Data segment ▸
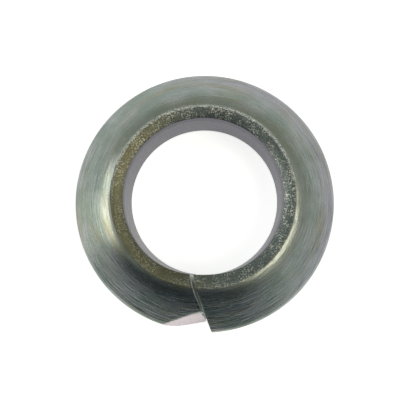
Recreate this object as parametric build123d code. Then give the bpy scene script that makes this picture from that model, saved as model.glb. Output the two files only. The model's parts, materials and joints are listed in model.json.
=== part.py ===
"""Conical spring washer: one turn of shaped spring steel, left open at a slanted split.

The ring lies with its wide nut side down.  Its outside is a crowned cone that narrows upwards to a
ridge, and from the ridge a short band turns down into a plain cylindrical bore.  The ring is coiled
left-handed, so one end of the split stands higher than the other.

Frame: millimetres, +Z along the bore axis, origin on that axis in the plane that the nut side's
lowest point touches, and the split at -Y.
"""
from build123d import *
import math
import os

# Overall sizes
BORE_DIAMETER = 22.5
OUTER_DIAMETER = 38.8
SECTION_HEIGHT = 6.8  # from the nut side to the ridge
RISE = 1.4  # how far one full turn of the coiling climbs

# Ridge, and the band that curves from it down into the bore
BAND_WIDTH = 1.6  # from the bore's wall out to the highest circle of the ridge
RIDGE_RADIUS = 0.4
BAND_RADIUS = 3.7  # curve of the band across its width
BAND_START_SLOPE = 12.0  # degrees that the band falls where it leaves the ridge
BORE_TOP_RADIUS = 0.25  # rounding where the band meets the bore
BORE_BASE_RADIUS = 0.35  # rounding where the bore meets the nut side

# Flank and rim
FLANK_TOP_SLOPE = 10.0  # degrees that the flank falls where it leaves the ridge
FLANK_TOP_HANDLE = 0.16  # share of the flank's length over which it keeps its top slope
FLANK_FOOT_HANDLE = 0.55  # share of its length over which it keeps its slope at the rim
RIM_HEIGHT = 1.9  # from the nut side to the rim's upper rounding
RIM_TOP_RADIUS = 1.2
RIM_BASE_RADIUS = 0.7

# Split
SPLIT_GAP = 0.45
SPLIT_SKEW = 14.6  # degrees that the split turns away from a radius, seen from above
SPLIT_LEAN = 5.5  # degrees that the split leans away from the axis
SHEARED_EDGE_RADIUS = 0.2  # rounding along the low end's upper edges

# Flat left on the low end's outer corner where the wire was cut off
CORNER_FLAT_INSET = 1.0  # how far inside the rim the flat meets the nut side
CORNER_FLAT_START = 0.68  # share of the way down the flank at which the flat begins
CORNER_FLAT_TURN = 11.5  # degrees that the flat turns towards the split

# Working allowances for the cuts
BORE_STOCK = 0.5  # left inside the swept section for the bore to be cut from
OVERRUN = 15.0  # degrees that each half runs past the split before it is trimmed
CUTTER_SIZE = OUTER_DIAMETER / 2
CUTTER_HEIGHT = 4 * SECTION_HEIGHT
TOUCH = 1e-3

BORE_RADIUS = BORE_DIAMETER / 2
OUTER_RADIUS = OUTER_DIAMETER / 2
RIDGE_CIRCLE = BORE_RADIUS + BAND_WIDTH
FLANK_FOOT_SLOPE = math.degrees(math.atan2(SECTION_HEIGHT - RIM_HEIGHT, OUTER_RADIUS - RIDGE_CIRCLE))
SPLIT_ANGLE = -90.0
HALF_TURN = 180.0
FULL_TURN = 360.0


def slope_direction(degrees):
    """Unit direction that falls outwards at an angle below level."""
    angle = math.radians(degrees)
    return Vector(math.cos(angle), -math.sin(angle))


def ridge_arc():
    """Rounding over the ridge, from the flank to the band."""
    centre = Vector(RIDGE_CIRCLE, SECTION_HEIGHT - RIDGE_RADIUS)
    return CenterArc(centre, RIDGE_RADIUS, 90 - FLANK_TOP_SLOPE, FLANK_TOP_SLOPE + BAND_START_SLOPE)


def band_arc():
    """Curve of the band, from the ridge's rounding to the stock inside the bore's wall."""
    start = ridge_arc() @ 1
    start_angle = 90 + BAND_START_SLOPE
    centre = start - BAND_RADIUS * Vector(1, 0).rotate(Axis.Z, start_angle)
    stock_radius = BORE_RADIUS - BORE_STOCK
    end_angle = math.degrees(math.acos((stock_radius - centre.X) / BAND_RADIUS))
    return CenterArc(centre, BAND_RADIUS, start_angle, end_angle - start_angle)


def rim_top_arc():
    """Rounding from the rim's upright side to the flank."""
    centre = Vector(OUTER_RADIUS - RIM_TOP_RADIUS, RIM_HEIGHT)
    return CenterArc(centre, RIM_TOP_RADIUS, 0, 90 - FLANK_FOOT_SLOPE)


def rim_base_arc():
    """Rounding from the nut side to the rim's upright side."""
    centre = Vector(OUTER_RADIUS - RIM_BASE_RADIUS, RIM_BASE_RADIUS)
    return CenterArc(centre, RIM_BASE_RADIUS, -90, 90)


def flank_curve():
    """Crowned flank, from the ridge's rounding down to the rim's."""
    top = ridge_arc() @ 0
    foot = rim_top_arc() @ 1
    length = (foot - top).length
    top_handle = top + FLANK_TOP_HANDLE * length * slope_direction(FLANK_TOP_SLOPE)
    foot_handle = foot - FLANK_FOOT_HANDLE * length * slope_direction(FLANK_FOOT_SLOPE)
    return Bezier(top, top_handle, foot_handle, foot)


def section_outline():
    """Closed outline of the ring's section: X is the radius and Y the height above the nut side."""
    band_end = band_arc() @ 1
    inner_base = Vector(band_end.X, 0)
    inner_side = Line(band_end, inner_base)
    nut_side = Line(inner_base, rim_base_arc() @ 0)
    rim = Line(rim_base_arc() @ 1, rim_top_arc() @ 0)
    return [
        ridge_arc(),
        flank_curve(),
        rim_top_arc(),
        rim,
        rim_base_arc(),
        nut_side,
        inner_side,
        band_arc(),
    ]


def coiled_stretch(start_angle, turn, start_height):
    """Section swept clockwise through turn degrees, climbing as the coil does."""
    section = Plane.XZ * make_face(section_outline())
    climb = RISE * turn / FULL_TURN
    path = Helix(pitch=RISE, height=climb, radius=RIDGE_CIRCLE, lefthand=True)
    stretch = Solid.sweep(section.face(), path, is_frenet=True)
    return Rot(0, 0, start_angle) * Pos(0, 0, start_height) * stretch


def split_plane(offset):
    """Plane of one end's cut face, moved along its normal, which points towards +X."""
    middle = Pos(0, -(BORE_RADIUS + OUTER_RADIUS) / 2, SECTION_HEIGHT / 2)
    facing_right = Rot(0, 90, 0)
    return Plane(middle * Rot(0, 0, SPLIT_SKEW) * Rot(0, -SPLIT_LEAN, 0) * facing_right).offset(offset)


def block_beyond(plane):
    """Block on the side of a plane that its normal points to, large enough for the split's section."""
    return plane * Pos(0, 0, CUTTER_SIZE / 2) * Box(CUTTER_SIZE, CUTTER_SIZE, CUTTER_SIZE)


def corner_flat_plane():
    """Plane of the flat on the low end, with its normal facing outwards and up."""
    start = flank_curve() @ CORNER_FLAT_START
    foot_radius = OUTER_RADIUS - CORNER_FLAT_INSET
    lean = math.degrees(math.atan2(foot_radius - start.X, start.Y))
    facing_front = Rot(90, 0, 0)
    return Plane(Pos(0, -foot_radius, 0) * Rot(0, 0, CORNER_FLAT_TURN) * Rot(-lean, 0, 0) * facing_front)


def low_half():
    """Left half: from the low end of the split clockwise to the back of the ring."""
    stretch = coiled_stretch(SPLIT_ANGLE + OVERRUN, HALF_TURN + OVERRUN, -RISE * OVERRUN / FULL_TURN)
    trimmed = stretch - block_beyond(split_plane(-SPLIT_GAP / 2))
    return trimmed - block_beyond(corner_flat_plane())


def high_half():
    """Right half: from the back of the ring clockwise to the high end of the split."""
    stretch = coiled_stretch(SPLIT_ANGLE + HALF_TURN, HALF_TURN + OVERRUN, RISE / 2)
    return stretch - block_beyond(-split_plane(SPLIT_GAP / 2))


def is_high(edge):
    """Whether an edge lies in the upper half of the section."""
    return edge.center().Z > SECTION_HEIGHT / 2


def is_low(edge):
    """Whether an edge lies in the lower half of the section."""
    return not is_high(edge)


def bore_edges(ring):
    """Long edges of the bore's cylinder: its upper and lower rims, without its edges at the split."""
    walls = ring.faces().filter_by(GeomType.CYLINDER)
    return ShapeList({edge for edge in walls.edges() if edge.length > BORE_RADIUS})


def lies_on(face, plane):
    """Whether a flat face lies on a plane and faces the same way."""
    distance = abs((face.center() - plane.origin).dot(plane.z_dir))
    return distance < TOUCH and face.normal_at().dot(plane.z_dir) > 1 - TOUCH


def sheared_edges(ring):
    """Edges of the low end's cut face that the shear rolled over: all but those at the nut side."""
    cut_plane = split_plane(-SPLIT_GAP / 2)
    flat_faces = ring.faces().filter_by(GeomType.PLANE)
    cut_face = [face for face in flat_faces if lies_on(face, cut_plane)][0]
    return ShapeList([edge for edge in cut_face.edges() if edge.center().Z > BORE_BASE_RADIUS])


def spring_washer():
    """The whole washer, with its bore cut true and its worn edges rounded."""
    seam_in_split = Rot(0, 0, SPLIT_ANGLE)
    ring = low_half() + high_half()
    ring -= seam_in_split * Cylinder(BORE_RADIUS, CUTTER_HEIGHT)
    ring = fillet(bore_edges(ring).filter_by(is_high), BORE_TOP_RADIUS)
    ring = fillet(bore_edges(ring).filter_by(is_low), BORE_BASE_RADIUS)
    ring = fillet(sheared_edges(ring), SHEARED_EDGE_RADIUS)
    return Pos(0, 0, -ring.bounding_box().min.Z) * ring


def main():
    os.makedirs("parts", exist_ok=True)
    washer = spring_washer()
    export_step(washer.solid(), "parts/spring_washer.step")


if __name__ == "__main__":
    main()
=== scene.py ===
"""Studio scene of a conical spring washer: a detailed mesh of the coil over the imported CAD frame."""
import json
import math
from types import SimpleNamespace

import bpy
import numpy as np
from mathutils import Matrix, Vector


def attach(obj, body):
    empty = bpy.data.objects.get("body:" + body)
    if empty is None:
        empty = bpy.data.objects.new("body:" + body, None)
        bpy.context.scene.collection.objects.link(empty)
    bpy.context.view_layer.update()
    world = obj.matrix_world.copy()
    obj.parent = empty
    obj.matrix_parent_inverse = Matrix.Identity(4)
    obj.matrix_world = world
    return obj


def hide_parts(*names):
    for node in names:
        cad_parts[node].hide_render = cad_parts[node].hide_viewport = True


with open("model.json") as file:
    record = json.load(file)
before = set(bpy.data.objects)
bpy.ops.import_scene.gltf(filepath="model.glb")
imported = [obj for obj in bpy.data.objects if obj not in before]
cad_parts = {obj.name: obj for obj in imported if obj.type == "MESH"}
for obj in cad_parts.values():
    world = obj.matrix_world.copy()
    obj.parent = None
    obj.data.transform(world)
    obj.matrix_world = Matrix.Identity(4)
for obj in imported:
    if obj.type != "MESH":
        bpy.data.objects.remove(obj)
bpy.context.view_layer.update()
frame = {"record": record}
MM = 0.001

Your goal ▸
Both the line with "ring -= seam_in_split" and the line with "obj.matrix_world = world" belong in the answer; write them out exactly, with every line between.

Result for this task ▸
    ring -= seam_in_split * Cylinder(BORE_RADIUS, CUTTER_HEIGHT)
    ring = fillet(bore_edges(ring).filter_by(is_high), BORE_TOP_RADIUS)
    ring = fillet(bore_edges(ring).filter_by(is_low), BORE_BASE_RADIUS)
    ring = fillet(sheared_edges(ring), SHEARED_EDGE_RADIUS)
    return Pos(0, 0, -ring.bounding_box().min.Z) * ring


def main():
    os.makedirs("parts", exist_ok=True)
    washer = spring_washer()
    export_step(washer.solid(), "parts/spring_washer.step")


if __name__ == "__main__":
    main()
=== scene.py ===
"""Studio scene of a conical spring washer: a detailed mesh of the coil over the imported CAD frame."""
import json
import math
from types import SimpleNamespace

import bpy
import numpy as np
from mathutils import Matrix, Vector


def attach(obj, body):
    empty = bpy.data.objects.get("body:" + body)
    if empty is None:
        empty = bpy.data.objects.new("body:" + body, None)
        bpy.context.scene.collection.objects.link(empty)
    bpy.context.view_layer.update()
    world = obj.matrix_world.copy()
    obj.parent = empty
    obj.matrix_parent_inverse = Matrix.Identity(4)
    obj.matrix_world = world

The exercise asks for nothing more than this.